Short task: Give back exactly the lines running from the line that holds "depsgraph = bpy.context.evaluated_depsgraph_get()" through the line that holds "shown = obj.evaluated_get(depsgraph)", ends included, and no other lines.
- - - - - - -
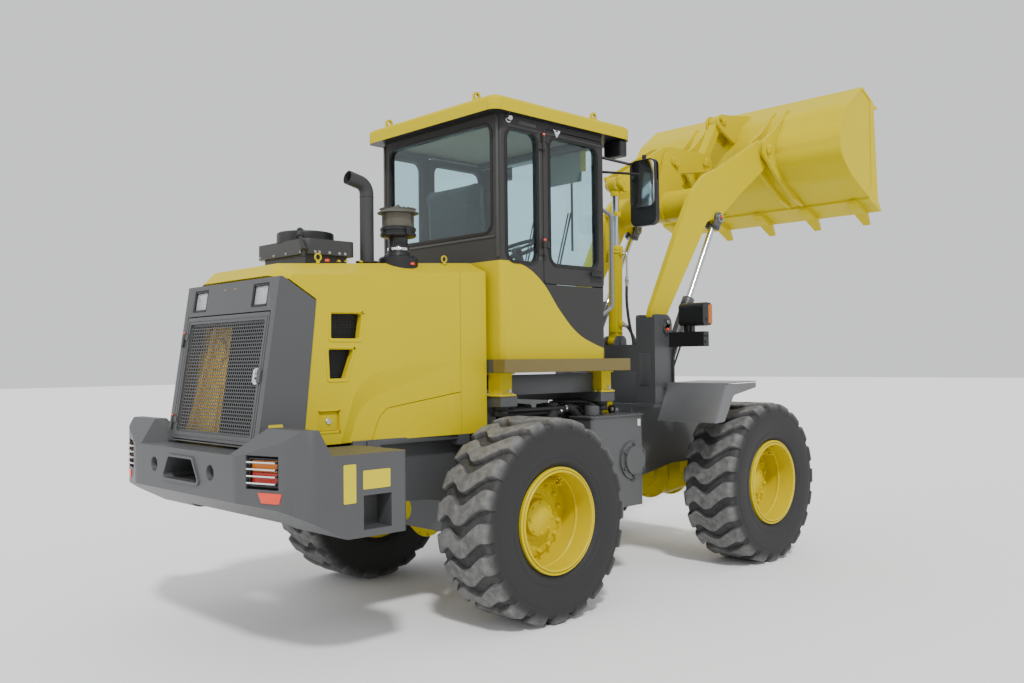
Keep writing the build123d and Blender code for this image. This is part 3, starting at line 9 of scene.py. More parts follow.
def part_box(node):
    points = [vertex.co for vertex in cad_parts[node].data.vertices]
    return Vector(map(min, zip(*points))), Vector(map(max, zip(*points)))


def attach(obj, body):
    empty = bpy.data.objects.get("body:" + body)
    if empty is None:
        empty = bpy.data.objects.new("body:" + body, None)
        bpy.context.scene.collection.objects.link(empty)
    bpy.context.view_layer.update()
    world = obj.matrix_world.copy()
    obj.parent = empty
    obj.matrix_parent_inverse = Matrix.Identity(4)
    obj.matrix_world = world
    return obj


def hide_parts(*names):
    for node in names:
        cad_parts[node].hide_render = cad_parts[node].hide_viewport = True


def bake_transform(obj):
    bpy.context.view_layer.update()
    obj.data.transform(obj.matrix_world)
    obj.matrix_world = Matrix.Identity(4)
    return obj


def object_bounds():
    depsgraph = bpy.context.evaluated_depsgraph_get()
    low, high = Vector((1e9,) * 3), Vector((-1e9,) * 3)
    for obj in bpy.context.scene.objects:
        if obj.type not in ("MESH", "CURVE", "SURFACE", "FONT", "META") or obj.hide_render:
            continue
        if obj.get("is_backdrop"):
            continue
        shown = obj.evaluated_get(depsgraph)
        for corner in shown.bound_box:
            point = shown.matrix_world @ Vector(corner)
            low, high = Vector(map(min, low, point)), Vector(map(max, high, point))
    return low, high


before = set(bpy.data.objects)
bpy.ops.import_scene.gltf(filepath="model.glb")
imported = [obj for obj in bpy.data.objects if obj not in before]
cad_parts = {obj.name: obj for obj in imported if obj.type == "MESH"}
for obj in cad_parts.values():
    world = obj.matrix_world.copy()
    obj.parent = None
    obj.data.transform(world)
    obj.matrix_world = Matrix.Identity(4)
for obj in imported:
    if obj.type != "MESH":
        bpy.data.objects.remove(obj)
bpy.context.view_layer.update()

# ---------------- floor, light and camera
# A plain pale floor in an even pale room. A soft key light shines from behind on the right, and a weak
# fill light from behind on the left. The camera stands low behind the right rear corner.
def feed(tree, node, sockets):
    """Give a node's sockets their values, or the nodes and outputs that feed them."""
    for socket, value in sockets.items():
        if isinstance(value, bpy.types.Node):
            value = value.outputs[0]
        if isinstance(value, bpy.types.NodeSocket):
            tree.links.new(value, node.inputs[socket])
        else:
            node.inputs[socket].default_value = value


def shade(finish, sockets):
    """Feed the sockets of a finish's shader."""
    feed(finish.node_tree, finish.node_tree.nodes["Principled BSDF"], sockets)


def plain(name, sockets):
    """A finish with the given values on its shader."""
    finish = bpy.data.materials.new(name)
    finish.use_nodes = True
    shade(finish, sockets)
    return finish


def shown(name, data):
    """An object in the scene with the given data."""
    thing = bpy.data.objects.new(name, data)
    bpy.context.scene.collection.objects.link(thing)
    return thing


FLOOR_HALF = 60.0
grid = bmesh.new()
bmesh.ops.create_grid(grid, x_segments=1, y_segments=1, size=FLOOR_HALF)
floor_data = bpy.data.meshes.new("studio_floor")
grid.to_mesh(floor_data)
floor_data.materials.append(plain("studio_floor", {"Base Color": (0.9, 0.9, 0.9, 1), "Roughness": 0.9}))
shown("studio_floor", floor_data)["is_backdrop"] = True

world = bpy.data.worlds.new("studio")
world.use_nodes = True
feed(world.node_tree, world.node_tree.nodes["Background"], {"Color": (0.97, 0.98, 1.0, 1), "Strength": 0.95})
bpy.context.scene.world = world


def sun(name, towards, strength, softness):
    """A distant soft light that shines along a direction."""
    lamp = bpy.data.lights.new(name, "SUN")
    lamp.energy = strength
    lamp.angle = math.radians(softness)
    stand = shown(name, lamp)
    stand.rotation_mode = "QUATERNION"
    stand.rotation_quaternion = Vector(towards).to_track_quat("-Z", "Y")


sun("key_light", (0.42, 0.62, -0.85), 2.6, 6)
sun("fill_light", (0.9, -0.35, -0.5), 0.5, 40)

EYE, FOCAL_MM, SENSOR_MM, FAR = (-4.7265, -4.372, 1.372), 33.36, 36.0, 200.0
YAW, PITCH, ROLL = (math.radians(angle) for angle in (45.92, 1.21, -0.61))
ahead = Vector((math.cos(PITCH) * math.cos(YAW), math.cos(PITCH) * math.sin(YAW), math.sin(PITCH)))
level = Vector((math.sin(YAW), -math.cos(YAW), 0))
upright = level.cross(ahead)
right = math.cos(ROLL) * level + math.sin(ROLL) * upright
over = -math.sin(ROLL) * level + math.cos(ROLL) * upright
lens_data = bpy.data.cameras.new("camera")
lens_data.sensor_width, lens_data.lens, lens_data.clip_end = SENSOR_MM, FOCAL_MM, FAR
camera = shown("camera", lens_data)
camera.matrix_world = Matrix((right, over, -ahead)).transposed().to_4x4()
camera.location = EYE
bpy.context.scene.camera = camera

# ---------------- frames of the rear and front chassis
# Welded plate, blasted and sprayed dark grey: semi-matt, with a fine spray grain. Zinc plated screws
# hold the cab's outriggers.
def put(tree, kind, sockets=None, **settings):
    """Add a shader node with its settings, and feed its sockets."""
    node = tree.nodes.new(kind)
    for name, value in settings.items():
        setattr(node, name, value)
    feed(tree, node, sockets or {})
    return node


def placed(tree):
    """Where a point lies in its object's own axes, in metres."""
    return put(tree, "ShaderNodeTexCoord").outputs["Object"]


def coat_variation():
    """Node group: slow changes of tone and gloss, and the height of a fine grain."""
    group = bpy.data.node_groups.new("coat_variation", "ShaderNodeTree")
    for way, names in (("INPUT", ("Colour", "Roughness", "Tone", "Grain Scale")),
                       ("OUTPUT", ("Colour", "Roughness", "Height"))):
        for name in names:
            kind = "NodeSocketColor" if name == "Colour" else "NodeSocketFloat"
            group.interface.new_socket(name, in_out=way, socket_type=kind)
    given, place = put(group, "NodeGroupInput").outputs, placed(group)
    slow = put(group, "ShaderNodeTexNoise", {"Vector": place, "Scale": 2.3, "Detail": 5.0})
    fine = put(group, "ShaderNodeTexNoise", {"Vector": place, "Scale": given["Grain Scale"], "Detail": 2.0})
    # the tone swings evenly about the colour, and the gloss with it
    swing = put(group, "ShaderNodeMath", {0: slow, 1: 2.0, 2: -1.0}, operation="MULTIPLY_ADD")
    share = put(group, "ShaderNodeMath", {0: swing, 1: given["Tone"]}, operation="MULTIPLY")
    value = put(group, "ShaderNodeMath", {0: share, 1: 1.0}, operation="ADD")
    tint = put(group, "ShaderNodeVectorMath", {0: given["Colour"], "Scale": value}, operation="SCALE")
    gloss = put(group, "ShaderNodeMath", {0: share, 1: 0.5, 2: given["Roughness"]},
                operation="MULTIPLY_ADD", use_clamp=True)
    put(group, "NodeGroupOutput", {"Colour": tint, "Roughness": gloss, "Height": fine})
    return group


VARIATION = coat_variation()


def coated(name, colour, roughness, tone=0.12, grain=420, depth=0.06, metallic=0.0, clear=0.0, shine=0.4):
    """A finish with varied tone and gloss and a fine grain of the given depth, in millimetres."""
    finish = plain(name, {"Metallic": metallic, "Specular IOR Level": shine, "Coat Weight": clear,
                          "Coat Roughness": 0.12})
    change = put(finish.node_tree, "ShaderNodeGroup", {
        "Colour": (*colour, 1), "Roughness": roughness, "Tone": tone, "Grain Scale": grain,
    }, name="change", node_tree=VARIATION).outputs
    bump = put(finish.node_tree, "ShaderNodeBump", {"Height": change["Height"], "Distance": depth / 1000})
    shade(finish, {"Base Color": change["Colour"], "Roughness": change["Roughness"], "Normal": bump})
    return finish


def dress(finish, *names):
    """Give CAD nodes a finish."""
    for name in names:
        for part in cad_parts[name].material_slots:
            part.material = finish


def rounded(width, *names, angle=38):
    """Round the sharp edges of CAD nodes, as a press brake, a weld or a casting leaves them."""
    for name in names:
        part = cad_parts[name]
        part.modifiers.new("joined", "WELD").merge_threshold = 0.00002
        edge = part.modifiers.new("edges", "BEVEL")
        edge.width, edge.segments, edge.limit_method = width, 2, "ANGLE"
        edge.angle_limit = math.radians(angle)


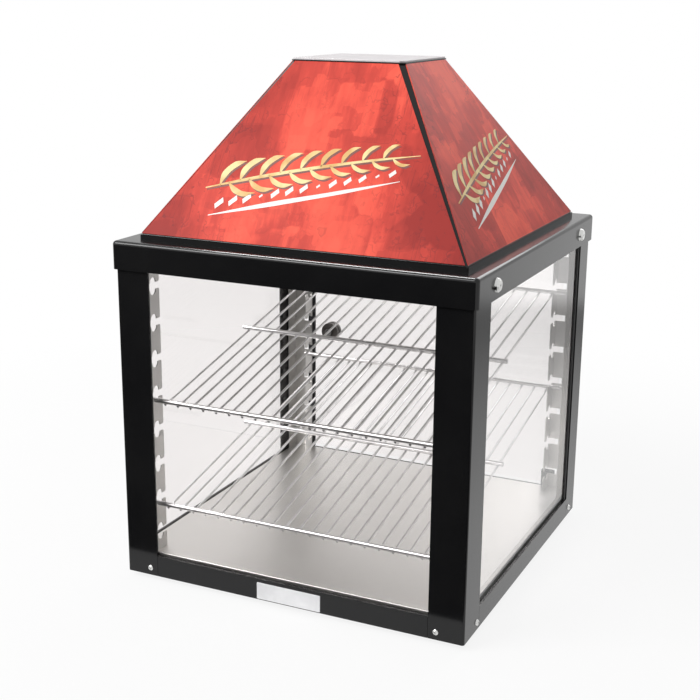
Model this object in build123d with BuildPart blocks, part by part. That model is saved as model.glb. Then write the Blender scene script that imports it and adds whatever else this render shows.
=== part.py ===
"""Heated display cabinet with a pyramid sign: every physical piece as its own solid.

Millimetres, Z up. X runs to the right as seen from the front and Y runs to the back.
The origin is the plan centre of the cabinet, on the surface that its feet stand on.
"""
import os
from math import atan, cos, radians, sin, sqrt, tan

from build123d import *

os.makedirs("parts", exist_ok=True)

# Outline of the cabinet
body_width = 457.0
body_depth = 457.0
foot_height = 8.0
base_height = 27.3
window_height = 366.9
cap_height = 34.4
cap_overhang = 3.5
sign_band_height = 5.3
sign_height = 206.2
sign_side_setback = 22.0
sign_front_setback = 27.0
sign_top_width = 144.6
sign_top_depth = 137.2

# Sheet thicknesses and general clearances
steel = 1.5
stainless = 1.2
panel_sheet = 1.2
glass_sheet = 4.0
running_gap = 0.3
seam_gap = 0.4
pin_play = 0.05
cut_overrun = 1.0

# Corner posts
front_post_face = 44.5
front_post_side = 50.5
rear_post_face = 20.0
rear_post_side = 40.5
post_bend = 3.0

# Glass, its setting strips and its gaskets
glass_setback = 3.4
strip_thickness = 1.5
glass_arris = 0.4
gasket_show = 6.5
gasket_lap = 12.0

# Floor tray
tray_side_gap = 0.8
tray_rise = 2.2
tray_edge_round = 1.0
tray_drain_width = 5.8
tray_drain_height = 2.0

# Notched shelf posts
shelf_post_side_gap = 1.3
shelf_post_back_gap = 1.6
shelf_post_width = 29.8
shelf_post_depth = 23.5
notch_pitch = 45.5
lowest_notch = 54.2
notch_top_room = 25.0
notch_slot_width = 12.0
notch_slot_height = 22.0
notch_mouth_height = 8.5
notch_reach = 14.0
notch_web = 4.0
prong_round = 2.5

# Wire shelves
bar_diameter = 6.0
wire_diameter = 3.0
bar_engagement = 12.0
shelf_shift = 4.0
mid_bar_overhang = 7.5
wire_pitch = 18.15
wire_post_gap = 8.0
wire_overrun = 1.0
weld_sink = 0.35
upper_front_notch = 5
upper_rear_notch = 7
lower_front_notch = 2
lower_rear_notch = 4

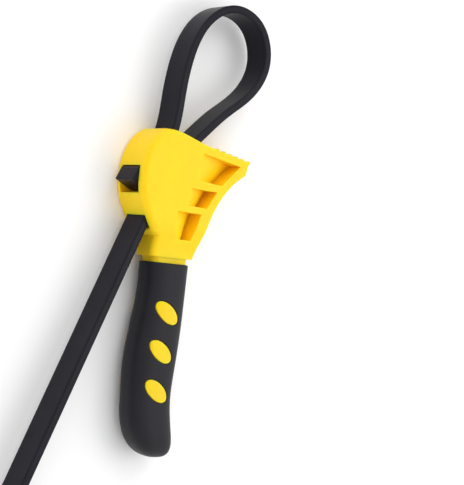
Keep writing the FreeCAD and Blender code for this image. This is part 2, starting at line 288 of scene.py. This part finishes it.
def strap_section(strap):
    """The strap's cross-section as one closed ring of (through, across) pairs.

    A rounded rectangle whose four corners are quarter circles of the corner radius. A fine
    V-shaped line runs beside both borders of each narrow face.
    """
    half_t = strap.thickness / 2
    half_w = strap.width / 2
    r = strap.corner
    turn = np.radians(np.linspace(0.0, 90.0, 6))
    corners = []
    for quarter, (sx, sz) in enumerate(((1, 1), (-1, 1), (-1, -1), (1, -1))):
        angle = turn + quarter * math.pi / 2
        corners.append(np.stack([sx * (half_t - r) + r * np.cos(angle),
                                 sz * (half_w - r) + r * np.sin(angle)], axis=1))
    flank = 2 * (half_t - r)
    border = np.array([0.1, 0.3, 0.5]) * MM
    lined = np.concatenate([border, [flank / 2], flank - border[::-1]]) / flank
    sunk = strap.line * np.array([0.0, 1.0, 0.0, 0.0, 0.0, 1.0, 0.0])
    plain = np.linspace(0.0, 1.0, 10)[1:-1]
    ring = []
    for here, sign in ((0, -1.0), (1, 0.0), (2, 1.0), (3, 0.0)):
        start, end = corners[here][-1], corners[(here + 1) % 4][0]
        share = (plain if sign == 0.0 else lined)[:, None]
        face = start * (1 - share) + end * share
        face[:, 1] += sign * sunk if sign else 0.0
        ring += [corners[here], face]
    return np.vstack(ring)


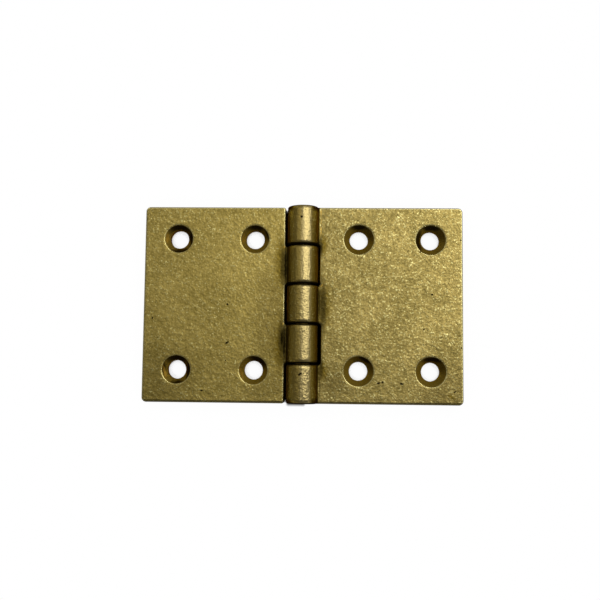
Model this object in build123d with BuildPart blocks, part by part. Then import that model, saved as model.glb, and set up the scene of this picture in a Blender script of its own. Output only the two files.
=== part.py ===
- - - - - - -
Output of the exercise:
    depsgraph = bpy.context.evaluated_depsgraph_get()
    low, high = Vector((1e9,) * 3), Vector((-1e9,) * 3)
    for obj in bpy.context.scene.objects:
        if obj.type not in ("MESH", "CURVE", "SURFACE", "FONT", "META") or obj.hide_render:
            continue
        if obj.get("is_backdrop"):
            continue
        shown = obj.evaluated_get(depsgraph)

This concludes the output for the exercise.